## Source excerpt
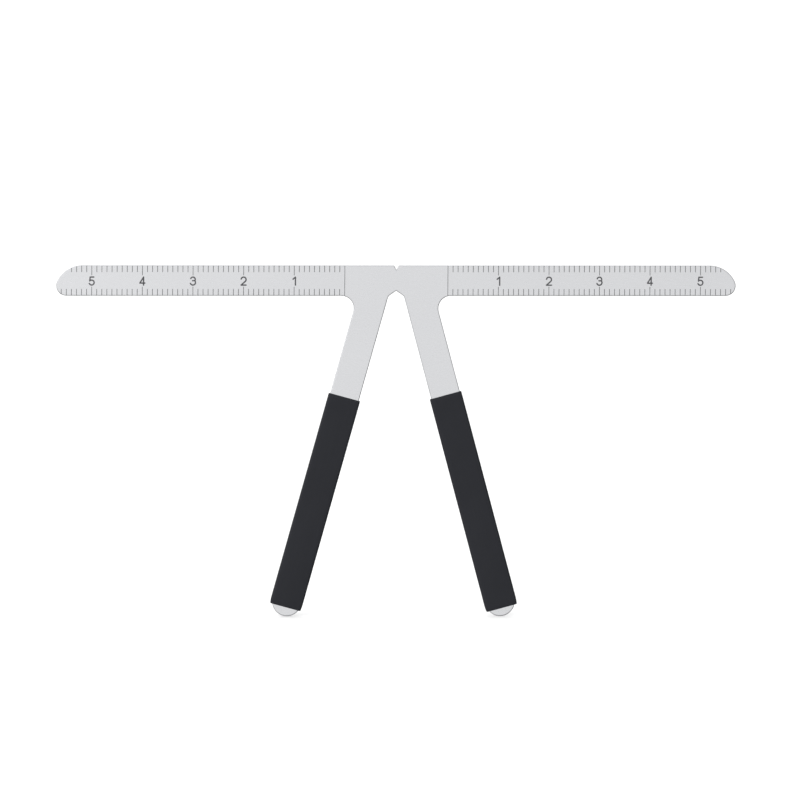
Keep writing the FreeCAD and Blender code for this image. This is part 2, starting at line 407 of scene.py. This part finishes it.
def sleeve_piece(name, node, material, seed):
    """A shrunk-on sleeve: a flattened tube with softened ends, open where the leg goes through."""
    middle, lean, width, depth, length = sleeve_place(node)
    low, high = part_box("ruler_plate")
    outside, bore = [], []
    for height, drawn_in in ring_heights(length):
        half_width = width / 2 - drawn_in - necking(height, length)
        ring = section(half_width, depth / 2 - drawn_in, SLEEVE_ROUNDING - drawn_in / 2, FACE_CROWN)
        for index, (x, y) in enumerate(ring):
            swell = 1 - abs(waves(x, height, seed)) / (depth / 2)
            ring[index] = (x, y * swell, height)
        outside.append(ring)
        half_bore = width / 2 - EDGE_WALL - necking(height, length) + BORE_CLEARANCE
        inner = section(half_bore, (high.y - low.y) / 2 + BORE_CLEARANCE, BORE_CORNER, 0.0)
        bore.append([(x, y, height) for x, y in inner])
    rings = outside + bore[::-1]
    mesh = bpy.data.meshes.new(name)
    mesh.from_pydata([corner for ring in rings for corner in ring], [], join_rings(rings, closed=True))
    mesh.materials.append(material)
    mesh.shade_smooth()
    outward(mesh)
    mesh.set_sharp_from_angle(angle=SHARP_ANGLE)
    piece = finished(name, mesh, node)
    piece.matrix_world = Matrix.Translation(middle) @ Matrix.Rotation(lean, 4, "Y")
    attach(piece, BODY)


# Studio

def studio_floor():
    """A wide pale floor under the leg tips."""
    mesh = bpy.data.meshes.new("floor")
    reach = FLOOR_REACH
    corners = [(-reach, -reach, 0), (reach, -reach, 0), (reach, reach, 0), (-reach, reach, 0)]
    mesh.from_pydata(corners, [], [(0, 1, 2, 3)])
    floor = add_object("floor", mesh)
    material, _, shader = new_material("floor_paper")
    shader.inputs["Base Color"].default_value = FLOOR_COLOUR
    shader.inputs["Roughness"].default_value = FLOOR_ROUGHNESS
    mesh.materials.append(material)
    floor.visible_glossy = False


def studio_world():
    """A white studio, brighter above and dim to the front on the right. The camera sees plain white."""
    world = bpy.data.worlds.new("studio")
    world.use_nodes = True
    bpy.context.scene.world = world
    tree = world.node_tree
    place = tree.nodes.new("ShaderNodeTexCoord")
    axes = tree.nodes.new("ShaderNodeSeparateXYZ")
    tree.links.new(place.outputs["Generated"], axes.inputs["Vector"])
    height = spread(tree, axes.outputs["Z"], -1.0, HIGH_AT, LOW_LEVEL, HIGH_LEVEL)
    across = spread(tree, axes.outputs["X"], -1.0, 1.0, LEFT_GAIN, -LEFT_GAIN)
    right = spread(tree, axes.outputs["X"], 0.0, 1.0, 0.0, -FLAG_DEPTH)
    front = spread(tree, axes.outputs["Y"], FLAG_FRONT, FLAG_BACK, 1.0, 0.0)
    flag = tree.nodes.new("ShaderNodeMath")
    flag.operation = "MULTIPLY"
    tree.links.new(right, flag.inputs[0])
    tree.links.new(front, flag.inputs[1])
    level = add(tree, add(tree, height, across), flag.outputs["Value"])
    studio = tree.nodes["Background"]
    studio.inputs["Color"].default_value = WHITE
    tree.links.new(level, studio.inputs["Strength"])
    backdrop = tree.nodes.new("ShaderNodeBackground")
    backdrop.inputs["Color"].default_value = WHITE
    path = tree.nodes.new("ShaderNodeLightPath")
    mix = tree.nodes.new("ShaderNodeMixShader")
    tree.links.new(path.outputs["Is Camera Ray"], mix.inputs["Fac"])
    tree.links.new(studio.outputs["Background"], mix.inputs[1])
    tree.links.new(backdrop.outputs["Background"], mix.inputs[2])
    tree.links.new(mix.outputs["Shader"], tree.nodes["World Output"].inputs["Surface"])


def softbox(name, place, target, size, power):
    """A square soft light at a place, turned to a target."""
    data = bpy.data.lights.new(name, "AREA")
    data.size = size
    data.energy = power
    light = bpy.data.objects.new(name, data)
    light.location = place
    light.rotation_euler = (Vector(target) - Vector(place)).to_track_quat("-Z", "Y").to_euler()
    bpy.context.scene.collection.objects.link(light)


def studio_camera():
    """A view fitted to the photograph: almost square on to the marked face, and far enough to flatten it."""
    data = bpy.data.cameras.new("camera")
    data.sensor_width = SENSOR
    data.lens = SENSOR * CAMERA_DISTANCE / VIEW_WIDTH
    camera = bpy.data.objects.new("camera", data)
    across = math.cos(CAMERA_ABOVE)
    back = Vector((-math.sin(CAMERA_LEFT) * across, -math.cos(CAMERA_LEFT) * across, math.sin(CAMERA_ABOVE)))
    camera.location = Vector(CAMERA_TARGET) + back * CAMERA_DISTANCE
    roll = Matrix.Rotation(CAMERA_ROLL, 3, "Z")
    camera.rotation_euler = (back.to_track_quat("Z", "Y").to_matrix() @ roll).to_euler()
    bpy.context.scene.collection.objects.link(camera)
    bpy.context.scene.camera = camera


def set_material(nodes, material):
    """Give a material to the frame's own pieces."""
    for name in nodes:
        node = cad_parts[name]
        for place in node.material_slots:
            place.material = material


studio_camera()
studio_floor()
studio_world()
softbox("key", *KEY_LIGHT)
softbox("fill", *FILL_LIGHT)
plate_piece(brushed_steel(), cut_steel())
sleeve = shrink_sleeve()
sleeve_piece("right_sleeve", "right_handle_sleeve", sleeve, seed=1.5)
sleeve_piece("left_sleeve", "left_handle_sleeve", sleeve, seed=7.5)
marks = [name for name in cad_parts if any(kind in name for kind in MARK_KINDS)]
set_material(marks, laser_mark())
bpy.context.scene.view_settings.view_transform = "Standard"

## Stated goal
Copy out every line of the data above, exactly as given.

## Problem solution
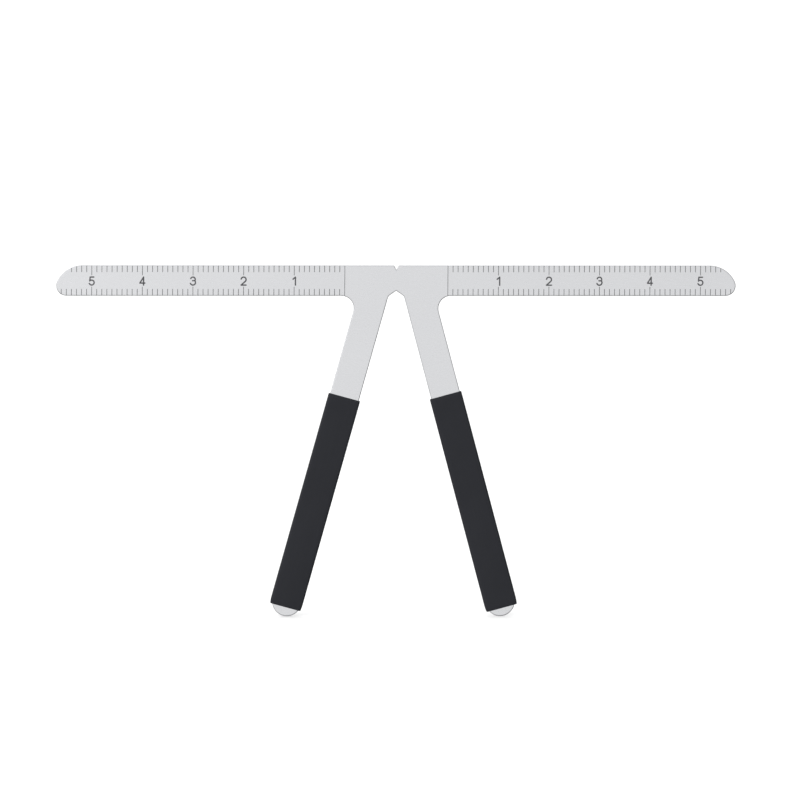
Keep writing the FreeCAD and Blender code for this image. This is part 2, starting at line 407 of scene.py. This part finishes it.
def sleeve_piece(name, node, material, seed):
    """A shrunk-on sleeve: a flattened tube with softened ends, open where the leg goes through."""
    middle, lean, width, depth, length = sleeve_place(node)
    low, high = part_box("ruler_plate")
    outside, bore = [], []
    for height, drawn_in in ring_heights(length):
        half_width = width / 2 - drawn_in - necking(height, length)
        ring = section(half_width, depth / 2 - drawn_in, SLEEVE_ROUNDING - drawn_in / 2, FACE_CROWN)
        for index, (x, y) in enumerate(ring):
            swell = 1 - abs(waves(x, height, seed)) / (depth / 2)
            ring[index] = (x, y * swell, height)
        outside.append(ring)
        half_bore = width / 2 - EDGE_WALL - necking(height, length) + BORE_CLEARANCE
        inner = section(half_bore, (high.y - low.y) / 2 + BORE_CLEARANCE, BORE_CORNER, 0.0)
        bore.append([(x, y, height) for x, y in inner])
    rings = outside + bore[::-1]
    mesh = bpy.data.meshes.new(name)
    mesh.from_pydata([corner for ring in rings for corner in ring], [], join_rings(rings, closed=True))
    mesh.materials.append(material)
    mesh.shade_smooth()
    outward(mesh)
    mesh.set_sharp_from_angle(angle=SHARP_ANGLE)
    piece = finished(name, mesh, node)
    piece.matrix_world = Matrix.Translation(middle) @ Matrix.Rotation(lean, 4, "Y")
    attach(piece, BODY)


# Studio

def studio_floor():
    """A wide pale floor under the leg tips."""
    mesh = bpy.data.meshes.new("floor")
    reach = FLOOR_REACH
    corners = [(-reach, -reach, 0), (reach, -reach, 0), (reach, reach, 0), (-reach, reach, 0)]
    mesh.from_pydata(corners, [], [(0, 1, 2, 3)])
    floor = add_object("floor", mesh)
    material, _, shader = new_material("floor_paper")
    shader.inputs["Base Color"].default_value = FLOOR_COLOUR
    shader.inputs["Roughness"].default_value = FLOOR_ROUGHNESS
    mesh.materials.append(material)
    floor.visible_glossy = False


def studio_world():
    """A white studio, brighter above and dim to the front on the right. The camera sees plain white."""
    world = bpy.data.worlds.new("studio")
    world.use_nodes = True
    bpy.context.scene.world = world
    tree = world.node_tree
    place = tree.nodes.new("ShaderNodeTexCoord")
    axes = tree.nodes.new("ShaderNodeSeparateXYZ")
    tree.links.new(place.outputs["Generated"], axes.inputs["Vector"])
    height = spread(tree, axes.outputs["Z"], -1.0, HIGH_AT, LOW_LEVEL, HIGH_LEVEL)
    across = spread(tree, axes.outputs["X"], -1.0, 1.0, LEFT_GAIN, -LEFT_GAIN)
    right = spread(tree, axes.outputs["X"], 0.0, 1.0, 0.0, -FLAG_DEPTH)
    front = spread(tree, axes.outputs["Y"], FLAG_FRONT, FLAG_BACK, 1.0, 0.0)
    flag = tree.nodes.new("ShaderNodeMath")
    flag.operation = "MULTIPLY"
    tree.links.new(right, flag.inputs[0])
    tree.links.new(front, flag.inputs[1])
    level = add(tree, add(tree, height, across), flag.outputs["Value"])
    studio = tree.nodes["Background"]
    studio.inputs["Color"].default_value = WHITE
    tree.links.new(level, studio.inputs["Strength"])
    backdrop = tree.nodes.new("ShaderNodeBackground")
    backdrop.inputs["Color"].default_value = WHITE
    path = tree.nodes.new("ShaderNodeLightPath")
    mix = tree.nodes.new("ShaderNodeMixShader")
    tree.links.new(path.outputs["Is Camera Ray"], mix.inputs["Fac"])
    tree.links.new(studio.outputs["Background"], mix.inputs[1])
    tree.links.new(backdrop.outputs["Background"], mix.inputs[2])
    tree.links.new(mix.outputs["Shader"], tree.nodes["World Output"].inputs["Surface"])


def softbox(name, place, target, size, power):
    """A square soft light at a place, turned to a target."""
    data = bpy.data.lights.new(name, "AREA")
    data.size = size
    data.energy = power
    light = bpy.data.objects.new(name, data)
    light.location = place
    light.rotation_euler = (Vector(target) - Vector(place)).to_track_quat("-Z", "Y").to_euler()
    bpy.context.scene.collection.objects.link(light)


def studio_camera():
    """A view fitted to the photograph: almost square on to the marked face, and far enough to flatten it."""
    data = bpy.data.cameras.new("camera")
    data.sensor_width = SENSOR
    data.lens = SENSOR * CAMERA_DISTANCE / VIEW_WIDTH
    camera = bpy.data.objects.new("camera", data)
    across = math.cos(CAMERA_ABOVE)
    back = Vector((-math.sin(CAMERA_LEFT) * across, -math.cos(CAMERA_LEFT) * across, math.sin(CAMERA_ABOVE)))
    camera.location = Vector(CAMERA_TARGET) + back * CAMERA_DISTANCE
    roll = Matrix.Rotation(CAMERA_ROLL, 3, "Z")
    camera.rotation_euler = (back.to_track_quat("Z", "Y").to_matrix() @ roll).to_euler()
    bpy.context.scene.collection.objects.link(camera)
    bpy.context.scene.camera = camera


def set_material(nodes, material):
    """Give a material to the frame's own pieces."""
    for name in nodes:
        node = cad_parts[name]
        for place in node.material_slots:
            place.material = material


studio_camera()
studio_floor()
studio_world()
softbox("key", *KEY_LIGHT)
softbox("fill", *FILL_LIGHT)
plate_piece(brushed_steel(), cut_steel())
sleeve = shrink_sleeve()
sleeve_piece("right_sleeve", "right_handle_sleeve", sleeve, seed=1.5)
sleeve_piece("left_sleeve", "left_handle_sleeve", sleeve, seed=7.5)
marks = [name for name in cad_parts if any(kind in name for kind in MARK_KINDS)]
set_material(marks, laser_mark())
bpy.context.scene.view_settings.view_transform = "Standard"